The data also contained about 25,000 offshore companies, which are used legally to hold assets, such as property, yachts and investments in stocks, in jurisdictions with little to no taxation. Offshore banking also has become associated with the illegal activities of money-laundering and tax evasion.

The documents showed that about £10 million, or $13 million, of Queen Elizabeth II’s private money was held in funds in the Cayman Islands and Bermuda, though there is no evidence of illegal activity.

Singer Bono of the Irish band U2 and co-founder of ONE organization arrives at the Elysee Palace in Paris on July 24, 2017. Photo by Philippe Wojazer/Reuters

Singer Bono of the Irish band U2 and co-founder of ONE organization arrives at the Elysee Palace in Paris on July 24, 2017. Photo by Philippe Wojazer/Reuters

U2 singer Bono, whose real name is Paul Hewson, was shown to be an investor in a Maltese company that bought a shopping center in Lithuania. His spokeswoman said he was a “passive minority investor” in a company that was “legally registered” in Malta.

Canadian Prime Minister Justin Trudeau’s chief fundraiser Stephen Bronfman’s investment firm moved money to offshore accounts, the papers showed. His lawyers called the transactions legal.

The ICIJ said about 120 politicians from 50 countries appear in the papers, including Commerce Secretary Wilbur Ross who owned stock in Navigator Holdings, a shipping company whose customers include Russian gas and petrochemical producer Sibur. Investors in Sibur include Russian President Vladimir Putin’s son-in-law Kirill Shamalov.

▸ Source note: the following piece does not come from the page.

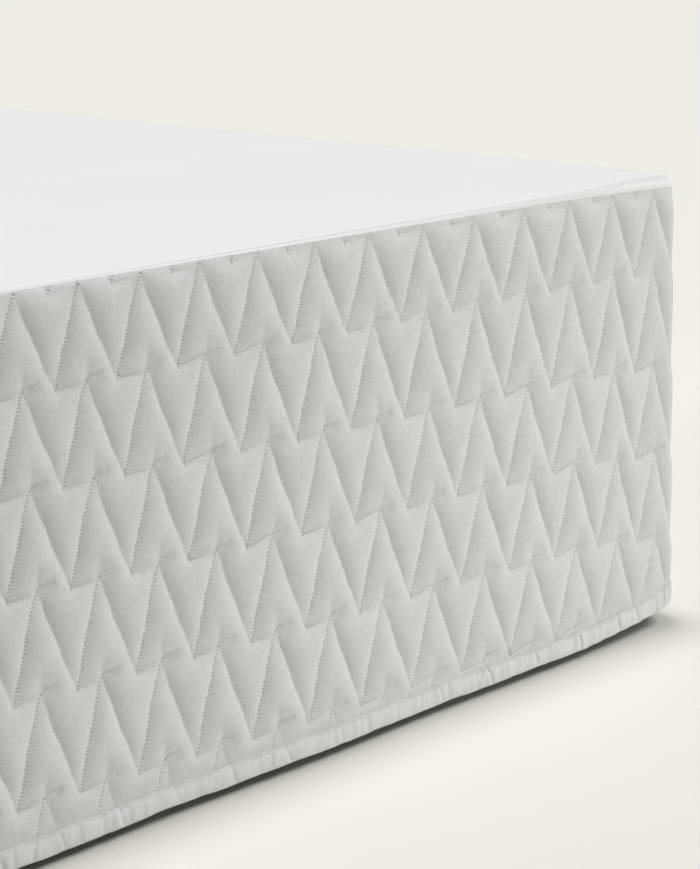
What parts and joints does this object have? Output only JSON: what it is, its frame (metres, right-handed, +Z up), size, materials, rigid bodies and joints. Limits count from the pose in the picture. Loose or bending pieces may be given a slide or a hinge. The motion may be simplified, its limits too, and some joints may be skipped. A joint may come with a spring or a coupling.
{
  "type": "bed skirt on a single bed base",
  "caption": "Quilted bed skirt with zigzag stitching and a bound hem, on a plain bed base: a white deck cloth with drops at the foot and along the sides, and an open head end.",
  "frame": {"origin": "on the floor, below the middle of the bed base", "axes": "+Z up, +Y towards the head of the bed, +X to the right of someone who stands at the foot and looks at the bed"},
  "size_m": [1.0158, 1.9229, 0.408],
  "materials": {
    "white_deck_cloth": "plain white cotton cloth",
    "warm_grey_quilting": "pale warm grey cloth with fine slubs, quilted in zigzag rows",
    "pale_grey_binding": "pale grey folded binding",
    "grey_upholstery": "plain grey base cloth",
    "black_plastic": "moulded glides"
  },
  "bodies": {
    "root": {"deck": "white_deck_cloth", "drop_foot": "warm_grey_quilting", "drop_left": "warm_grey_quilting", "drop_right": "warm_grey_quilting", "binding_foot": "pale_grey_binding", "binding_left": "pale_grey_binding", "binding_right": "pale_grey_binding", "base_box": "grey_upholstery", "glide_foot_left": "black_plastic", "glide_foot_right": "black_plastic", "glide_middle_left": "black_plastic", "glide_middle_right": "black_plastic", "glide_head_left": "black_plastic", "glide_head_right": "black_plastic"}
  },
  "joints": []
}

Ross told British media that he listed the holding in his government financial disclosure forms. “This would have been something not good had it not been disclosed, but it has been quite fulsomely disclosed,” said Ross.

Special counsel Robert Mueller is investigating Russian interference in the 2016 election and possible ties with President Donald Trump’s associates.

The documents also showed that Russian billionaire investor Yuri Milner’s investments in Facebook and Twitter were financed by Russian state-controlled banks and that Milner invested in a real estate venture partly owned by White House adviser Jared Kushner, President Trump’s son-in-law. Milner has said the Russian government financing is no different than investments in other parts of the world.

The ICIJ is expected to release more information over the coming weeks.